Cela dépend des cas. Il est clair que les chevaux de haut niveau sont soumis à un niveau non négligeable de stress, lié à la compétition et plus encore aux transports et aux changements d’environnement. C’est pourquoi, au haras de Clarbec, nous faisons tout pour préserver les nôtres lorsque nous établissons leurs programmes de concours. Raisonnablement géré, un cheval sain peut vivre une longue et belle carrière. C’est notre objectif depuis toujours, même si l’on n’est jamais à l’abri des aléas avec les chevaux. Dans ce cadre, le confinement et le déconfinement très progressif que nous vivons imposent une longue trêve en termes de compétition. Celle-ci peut s’avérer bénéfique à ceux qui avaient la santé fragile, à ceux qui étaient un peu fatigués par une saison indoor intense ou encore à ceux dont les cavaliers avaient besoin de parfaire le dressage. En revanche, quel que soit leur état de forme, ils vieillissent, et un an compte plus dans la vie d’un cheval que dans celle d’un humain. Aussi, il n’est pas du tout certain que cette période sans concours allonge d’autant la durée de leur carrière…
À quoi pourrait ressembler le monde équestre d’après-Covid-19 ? Beaucoup de propriétaires étant des entrepreneurs, dont les activités auront été plus ou moins impactées par ce coup d’arrêt brutal de l’économie mondiale, ne craignez-vous pas une crise des vocations à moyen terme?
Il existe plusieurs types de propriétaires: éleveurs, cavaliers, marchands, investisseurs et propriétaires au sens strict du terme, tel que notre club les définit. Effectivement, ceux-ci sont généralement des gens qui ne vivent pas du cheval mais qui ont – ou ont eu – d’autres activités professionnelles. Pour la plupart, ce sont de grands passionnés très investis qui achètent et conservent des chevaux pour l’amour de cet animal et le plaisir du sport, et qui soutiennent un ou plusieurs cavaliers dans leurs projets sportifs. Pour cette catégorie de propriétaires, je ne nourris pas trop de craintes. L’économie fluctue. Actuellement, elle est à genoux, ce qui est très désagréable. Tous les patrimoines ont mécaniquement fondu ces derniers mois en raison de la crise économique dans laquelle nous sommes à l’heure actuelle, mais cela ne sera pas éternel. En Amérique, au Moyen-Orient et en Asie, je ne pense pas que cela soit de nature à réduire outre mesure les niveaux d’investissement. En Europe, il y a un plus grand nombre de propriétaires, dont la plupart ne sont pas richissimes, mais ceux-ci sont prêts à faire beaucoup d’efforts pour leur passion.

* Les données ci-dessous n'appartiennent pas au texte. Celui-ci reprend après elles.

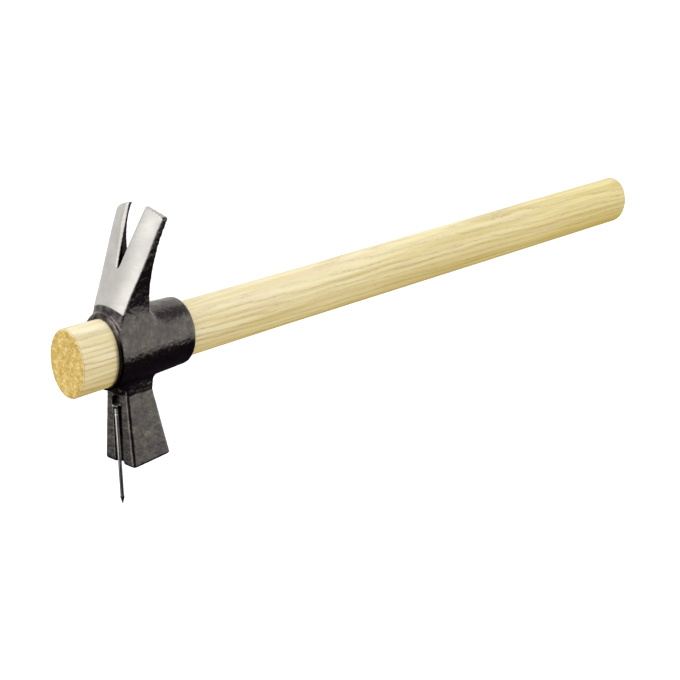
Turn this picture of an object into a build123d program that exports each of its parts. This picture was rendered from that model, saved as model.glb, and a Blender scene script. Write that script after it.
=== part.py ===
from build123d import *
import os

# Formwork carpenter's claw hammer with a magnetic nail starter.
# Units are millimetres.  The origin is the centre of the square striking face.
# +X runs along the handle towards the grip and +Z runs up to the claw.  Apart
# from the loaded nail, both sides of the XZ plane are alike.

# ---------------------------------------------------------------- dimensions

# Poll, the square hammering end under the eye
face_depth = 21.8            # striking face along X
face_width = 20.6            # striking face along Y
face_tilt = 4.4              # degrees; the face is square to the poll's leaning middle line
poll_round = 2.0             # fillet along the poll's four long edges
face_chamfer = 0.7           # bevel round the striking face
neck_height = 32.5           # where the poll is thinnest, above the face's centre
neck_depth = 15.2            # poll size along X at the neck
neck_width = 15.0            # poll size along Y at the neck
neck_blend = 4.0             # fillet between the poll and the eye

# Eye, the tapered oval tube round the handle
axis_height = 52.55          # handle axis above the striking face's centre
eye_front = -17.9            # X of the eye's front lip
eye_length = 43.5
eye_lift = 0.5               # the outside sits this much above the handle axis
eye_front_radii = (14.1, 17.7)   # outside half width and half height, front
eye_rear_radii = (13.2, 15.5)    # outside half width and half height, rear
eye_front_round = 1.2
eye_rear_round = 2.2

# Claw; its heights are measured from the handle axis
claw_tip = 62.6              # middle of the arched tip
tip_arch_radius = 28.0       # arch of the tip, seen along the handle
tip_half_width = 15.6        # across both tips, below their rounded corners
tip_corner_round = 2.6       # outer corners of the tip, seen along the handle
claw_front_blend = 2.0       # between the claw's front face and the eye's lip
claw_rear_blend = 5.0        # between the claw's back and the eye
notch_root = 36.6            # bottom of the V notch
notch_root_width = 0.9
notch_mouth_width = 10.9     # V notch across the two tips
notch_bevel = 0.8            # ground bevel along the notch's front edges

# Nail starter on the front of the poll: hollow groove, round pocket, magnet
groove_radius = 3.6
groove_depth = 1.6
pocket_diameter = 6.8
pocket_depth = 2.8
pocket_height = 27.6         # centre of the pocket above the striking face
magnet_diameter = 5.0
magnet_length = 4.0

# Nail, which hangs a little askew in the groove
nail_diameter = 1.8
nail_length = 47.5
nail_head_diameter = 3.8
nail_head_thickness = 0.9
nail_point_length = 4.0
nail_top = 26.8              # top of the nail's head above the striking face
nail_top_offset = 1.2        # top of the nail's head beside the XZ plane
nail_lean = 2.1              # degrees
nail_sink = 0.42             # nail's axis behind the front of the poll

# Handle: tapered oval, with its thick end in front of the head
handle_front = -36.9
handle_length = 400.0
handle_oval = 0.75           # half width as a share of half height
handle_front_round = 1.2
handle_grip_round = 5.0

# ------------------------------------------------------------ derived values

eye_rear = eye_front + eye_length
handle_end = handle_front + handle_length
poll_front = -face_depth / 2
eye_top = axis_height + eye_rear_radii[1]
half_root = notch_root_width / 2
half_mouth = notch_mouth_width / 2

# Half height of the handle at stations along it.  It narrows only inside the
# eye, which is what jams the head on.
bore_front = 15.5
bore_rear = 12.9
handle_stations = (
    (handle_front, 15.7),
    (eye_front, bore_front),
    (eye_rear, bore_rear),
    (eye_rear + 60, 12.65),
    (eye_rear + 190, 12.75),
    (handle_end, 12.8),
)

# Poll sections up into the eye: height, size along X and size along Y.  The
# first is below the origin, to be cut off along the tilted striking face.
poll_trim = 3.0
poll_flare = poll_trim / neck_height
poll_sections = (
    (
        -poll_trim,
        face_depth + poll_flare * (face_depth - neck_depth),
        face_width + poll_flare * (face_width - neck_width),
    ),
    (neck_height, neck_depth, neck_width),
    (neck_height + 12, neck_depth + 1, neck_width + 2),
)

# Claw sections from inside the eye up to the tip: height above the handle
# axis, then X behind the eye's front lip of the front face at its middle and
# its edges and of the back face at its middle and its edges, then half width.
claw_sections = (
    (8, 0.5, 2.4, 18.6, 19.0, 12.0),
    (20, 3.0, 5.6, 19.1, 19.2, 10.4),
    (32, 8.4, 11.4, 18.2, 19.4, 11.9),
    (44, 13.6, 17.2, 18.0, 21.6, 13.7),
    (claw_tip, 22.0, 27.3, 24.6, 29.6, 16.2),
)


def across_axis(x):
    """Plane across the handle axis at a given X, with its own Y pointing up."""
    return Plane(origin=(x, 0, axis_height), x_dir=(0, 1, 0), z_dir=(1, 0, 0))


def level(height):
    """Horizontal plane at a height above the striking face."""
    return Plane.XY.offset(height)


def notch_front(height):
    """X of the claw's front face at the notch's edge, and the notch's half width."""
    lower, upper = claw_sections[-3], claw_sections[-2]
    if height > upper[0]:
        lower, upper = upper, claw_sections[-1]
    rise = (height - lower[0]) / (upper[0] - lower[0])
    middle, side = (low + rise * (high - low) for low, high in zip(lower[1:3], upper[1:3]))
    half_width = lower[5] + rise * (upper[5] - lower[5])
    half_notch = half_root + (half_mouth - half_root) * (height - notch_root) / (claw_tip - notch_root)
    arch = (half_notch / half_width) ** 2
    return eye_front + middle + arch * (side - middle), half_notch


# --------------------------------------------------------------------- handle

with BuildPart() as handle:
    for station, half_height in handle_stations:
        with BuildSketch(across_axis(station)):
            Ellipse(half_height * handle_oval, half_height)
    loft(ruled=True)
    fillet(handle.edges().group_by(Axis.X)[0], handle_front_round)
    fillet(handle.edges().group_by(Axis.X)[-1], handle_grip_round)

handle.part.label = "handle"

# ----------------------------------------------------------------------- head

with BuildPart() as head:
    # Eye tube, still solid
    for station, radii in ((eye_front, eye_front_radii), (eye_rear, eye_rear_radii)):
        with BuildSketch(across_axis(station)):
            with Locations((0, eye_lift)):
                Ellipse(*radii)
    loft()

    # Poll, flaring down to the striking face from a flat upright front
    for height, depth, width in poll_sections:
        with BuildSketch(level(height)):
            with Locations((poll_front + depth / 2, 0)):
                RectangleRounded(depth, width, poll_round)
    loft(ruled=True)

    # Striking face
    split(bisect_by=Plane.XY.rotated((0, -face_tilt, 0)), keep=Keep.TOP)

    # Claw, a tapering wedge that leans back and is arched from side to side
    for height, front_mid, front_side, back_mid, back_side, half_width in claw_sections:
        with BuildSketch(level(axis_height + height)):
            front_right = (eye_front + front_side, -half_width)
            front_left = (eye_front + front_side, half_width)
            back_right = (eye_front + back_side, -half_width)
            back_left = (eye_front + back_side, half_width)
            with BuildLine():
                ThreePointArc(front_right, (eye_front + front_mid, 0), front_left)
                Line(front_left, back_left)
                ThreePointArc(back_left, (eye_front + back_mid, 0), back_right)
                Line(back_right, front_right)
            make_face()
    loft()

    # Tapered eye bore, which the handle's taper seats in along its whole length
    for station in (eye_front - 1, eye_rear + 1):
        share = (station - eye_front) / eye_length
        half_height = bore_front + share * (bore_rear - bore_front)
        with BuildSketch(across_axis(station)):
            Ellipse(half_height * handle_oval, half_height)
    loft(mode=Mode.SUBTRACT)

    # V notch for pulling nails, cut right through from front to back
    with BuildSketch(across_axis(eye_front)):
        with BuildLine():
            Line((-half_root, notch_root), (-half_mouth, claw_tip))
            Line((-half_mouth, claw_tip), (half_mouth, claw_tip))
            Line((half_mouth, claw_tip), (half_root, notch_root))
            ThreePointArc((half_root, notch_root), (0, notch_root - half_root), (-half_root, notch_root))
        make_face()
    extrude(amount=eye_length, mode=Mode.SUBTRACT)

    # Arched tips with rounded outer corners, as seen along the handle
    with BuildSketch(across_axis(eye_front)):
        with Locations((0, claw_tip)):
            Rectangle(3 * tip_arch_radius, tip_arch_radius)
        with BuildSketch(mode=Mode.PRIVATE) as tip_outline:
            with Locations((0, claw_tip - tip_arch_radius)):
                Circle(tip_arch_radius)
                Rectangle(2 * tip_half_width, 3 * tip_arch_radius, mode=Mode.INTERSECT)
            fillet(vertices(), tip_corner_round)
        add(tip_outline.sketch, mode=Mode.SUBTRACT)
    extrude(amount=eye_length, mode=Mode.SUBTRACT)

    # Ground bevel along the notch's front edges: a 45 degree V, level by level
    for height in (notch_root, claw_sections[-2][0], claw_tip):
        face_x, half_notch = notch_front(height)
        half_bevel = half_notch + notch_bevel
        with BuildSketch(level(axis_height + height)):
            with BuildLine():
                Polyline(
                    (face_x - 1, -half_bevel - 1),
                    (face_x + half_bevel, 0),
                    (face_x - 1, half_bevel + 1),
                    close=True,
                )
            make_face()
    loft(ruled=True, mode=Mode.SUBTRACT)

    # Groove down the front of the poll for a nail's shank
    with BuildSketch(level(-poll_trim)):
        with Locations((poll_front + groove_depth - groove_radius, 0)):
            Circle(groove_radius)
    extrude(amount=poll_trim + pocket_height, mode=Mode.SUBTRACT)

    # Pocket for the nail's head, with the magnet's bore behind it
    with Locations(Plane(origin=(poll_front, 0, pocket_height), z_dir=(-1, 0, 0))):
        CounterBoreHole(
            magnet_diameter / 2,
            pocket_diameter / 2,
            pocket_depth,
            pocket_depth + magnet_length,
        )

    # Blends where the poll and the claw grow out of the eye
    poll_joint = edges().filter_by_position(Axis.Z, neck_height + 4.5, neck_height + 10)
    poll_joint = poll_joint.filter_by_position(Axis.X, poll_front - 1, -poll_front)
    fillet(poll_joint, neck_blend)
    claw_back = edges().filter_by_position(Axis.X, 1, 4)
    claw_back = claw_back.filter_by_position(Axis.Z, eye_top - 1, eye_top + 2)
    fillet(claw_back, claw_rear_blend)

    # Rounded rims of the eye
    fillet(edges().group_by(Axis.X)[-1].sort_by(SortBy.LENGTH)[-1], eye_rear_round)
    fillet(edges().group_by(Axis.X)[0].sort_by(SortBy.LENGTH)[-1], eye_front_round)

    # Blend from the eye's lip up into the claw's front face
    lip_joint = edges().filter_by_position(Axis.X, eye_front + 1.5, eye_front + 3.5)
    lip_joint = lip_joint.filter_by_position(Axis.Z, eye_top - 1, eye_top + 4)
    fillet(lip_joint, claw_front_blend)

    # Bevel round the striking face
    face_edges = faces().sort_by(Axis.Z)[0].edges()
    chamfer(face_edges, face_chamfer)

head.part.label = "head"

# --------------------------------------------------------------------- magnet

with BuildPart() as magnet:
    with BuildSketch(Plane(origin=(poll_front + pocket_depth, 0, pocket_height), z_dir=(1, 0, 0))):
        Circle(magnet_diameter / 2)
    extrude(amount=magnet_length)

magnet.part.label = "magnet"

# ----------------------------------------------------------------------- nail

# The nail is turned about its own axis, which starts at the top of its head.
nail_head_top = (poll_front + nail_sink, nail_top_offset, nail_top)
nail_plane = Plane(origin=nail_head_top, x_dir=(1, 0, 0), z_dir=(0, -1, 0))
nail_plane = nail_plane.rotated((-nail_lean, 0, 0))

with BuildPart() as nail:
    shank_radius = nail_diameter / 2
    head_radius = nail_head_diameter / 2
    with BuildSketch(nail_plane):
        with BuildLine():
            Polyline(
                (0, 0),
                (head_radius, 0),
                (head_radius, -0.6 * nail_head_thickness),
                (shank_radius, -1.4 * nail_head_thickness),
                (shank_radius, nail_point_length - nail_length),
                (0, -nail_length),
                close=True,
            )
        make_face()
    revolve(axis=Axis(nail_plane.origin, nail_plane.y_dir))

nail.part.label = "nail"

# --------------------------------------------------------------------- export

os.makedirs("parts", exist_ok=True)
for piece in (head, handle, magnet, nail):
    export_step(piece.part, f"parts/{piece.part.label}.step")
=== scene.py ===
import math

import bmesh
import bpy
import numpy as np
from mathutils import Matrix, Vector, noise


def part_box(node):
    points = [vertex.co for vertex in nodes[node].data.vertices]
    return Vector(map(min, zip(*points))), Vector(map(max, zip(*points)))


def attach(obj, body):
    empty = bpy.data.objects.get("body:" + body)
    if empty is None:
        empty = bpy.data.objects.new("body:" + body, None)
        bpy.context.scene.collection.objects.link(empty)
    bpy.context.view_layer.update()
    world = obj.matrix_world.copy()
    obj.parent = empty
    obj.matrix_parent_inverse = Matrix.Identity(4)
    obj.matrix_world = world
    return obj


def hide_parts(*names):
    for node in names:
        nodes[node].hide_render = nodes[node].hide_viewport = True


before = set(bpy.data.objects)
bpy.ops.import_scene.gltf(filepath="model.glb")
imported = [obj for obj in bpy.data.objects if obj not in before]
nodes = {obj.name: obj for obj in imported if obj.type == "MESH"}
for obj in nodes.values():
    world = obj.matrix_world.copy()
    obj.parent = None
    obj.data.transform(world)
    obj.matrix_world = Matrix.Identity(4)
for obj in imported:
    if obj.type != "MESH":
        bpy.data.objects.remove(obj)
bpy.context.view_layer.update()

MM = 0.001
VOXEL = 0.00036
head_low, head_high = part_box("head")
handle_low, handle_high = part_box("handle")
nail_low, nail_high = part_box("nail")
magnet_low, magnet_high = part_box("magnet")
axis_z = (handle_low.z + handle_high.z) / 2
eye_front = head_low.x


def mm(*values):
    """Metres from millimetres."""
    return tuple(value * MM for value in values)


# ------------------------------------------------------------------ node help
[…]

Je m’interroge davantage pour l’avenir de notre sport. Allons-nous assister à un resserrement géographique de notre horizon? Considère-t-on normal de faire voyager nos chevaux en avion aux quatre coins du monde dans un contexte de réchauffement climatique, alors que l’Europe regorge de beaux terrains de concours? Ce sont des questions de société auxquelles nous devrons répondre. De même, on peut s’interroger sur la continuité et le niveau d’engagement des sponsors de notre discipline. Je reste optimiste, mais ces questions me semblent légitimes.